Fascism is hard to define in some ways, but luckily for us I have a master’s degree focusing on far-right studies, and I know that it does have a number of characteristics that political scientists generally agree on. And while many strains of fascism have, like the left, a critique of liberal capitalism, it’s a completely different critique with a completely different solution. Fascism isn’t simply a variety of non-idpol socialism or a socially conservative socialism. It’s a separate political ideology altogether, one which you can go learn about in detail if you like.
Fascism isn’t just parochial, it’s hyper-nationalist. Fascism isn’t just bigoted, it’s obsessed with racial purity*. Fascism isn’t just authoritarian, it worships hierarchy. Fascism isn’t just undemocratic, it’s fundamentally opposed to democracy. Fascism isn’t just conservative, it is exceptionally reactionary, often hoping to bring back social forms which last dominated a century ago or more. Fascism therefore is modern but it isn’t modernist. Fascism is virtually always strongly (and openly) attached to extremely patriarchal and homophobic visions of sex and sexuality. And so on.
So, if someone is internationalist, opposed to racism, supports egalitarian and democratic policies, and is progressive, modernist, feminist and queer-positive, as we are and as is pretty much everyone on the left who criticizes cancel culture, by what criteria could they be said to be fascists? The only way that would make sense is if you believe that the simple fact of not paying lip service to American-style identitarianism and the dysfunctional practice of cancellation is enough to negate all of the characteristics I just listed. And I think that is exactly what is going on. These people believe on some level that simply disagreeing with them on these topics is itself evidence of not being on the left any longer.
But these people don’t get to decide who is on the left based purely on whether others agree with their specific ideas. Indeed this logical sleight of hand of theirs only really works because their specific ideas are imbued with a consciously nurtured sense of unspecificity, of universality. What I mean by that is that people in the cult don’t know or admit that they are in the cult. To them they are just in the right, no pun intended. The ideas they have are not identitarian ideas, they are just the right ideas. The ways they treat people are not cancel culture, they are just the right ways to treat people. And since the right way to do things is in their minds synonymous with being on the left, they don’t have to do the work of actually explaining why someone who disagrees with their ideas isn’t on the left. They can just say: Wrong ideas = not on the left; and if you still sound like you’re on the left because you criticize capitalism, but you’re not on the left because you have the Wrong ideas – well, you must be a fascist, because fascists are the people not on the left who also sometimes have a critique of capitalism.
To say this is lazy is an understatement and actually isn’t even really accurate. It’s not lazy: it’s a product of indoctrination. People who carry out this logical butchery are mostly doing so because they’ve been trained to do so by a million vapid instagram listicles and the constant threat of losing their entire communities if they don’t do what they’re expected to do and think what they’re expected to think.
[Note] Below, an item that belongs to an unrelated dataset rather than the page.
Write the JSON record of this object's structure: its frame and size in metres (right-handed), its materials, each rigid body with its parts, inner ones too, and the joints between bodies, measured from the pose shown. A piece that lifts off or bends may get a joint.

Many of them are not even capable of reading ideas that conflict with their ideology. I mean that literally, because I remember being deep in it, years ago, and simply being too overwhelmed by the flood of anxiety, when I encountered conflicting ideas, to be able to read with anything but the most cursory attention to the actual arguments involved. So I have some sympathy for what that feels like.
But the fact remains that being obsessed with identity and permanently wedded to cancel culture is not ‘the left’. It’s the ideological position of a weird, fucked up, historically and geographically specific subculture which, thanks to the influence of its youngish and highly-educated adherents in fields such as media and education, and thanks to the pretty successful destruction of all class-based political organizing in North America, is now strangely hegemonic across pockets of the broader culture and across the online left. But it has never gone unquestioned. It has never even proven its case. Its power doesn’t come from the strength of its arguments, its power comes from the way in which it really successfully welded together its central tenets and its extremely nasty method of bludgeoning everyone until they pretend to agree – cancel culture.
This weird cult, which on the podcast we call the Nexus because we have to call it something, has nothing to say to normal socialists. It can barely acknowledge that we exist because we fly in the face of its internal logic. The only method it has for dealing with us is cancelling us over made-up nonsense or hysterically dismissing our ideas as fascist. But we have something to say about the Nexus. We have a detailed and accurate analysis of its ideas and its tenets and its tendencies and its ideological context. And we know who we are. For all that we are slandered constantly by the people caught up in this unfortunate cult, we have absolutely nothing in common with fascism, and we never will.
* I wrote that fascism is obsessed with racism. In the North Amerian context this is almost universally true but in the interest of accuracy it is worth noting that there have historically existed fascist movements in various parts of the world which considered themselves non-racist.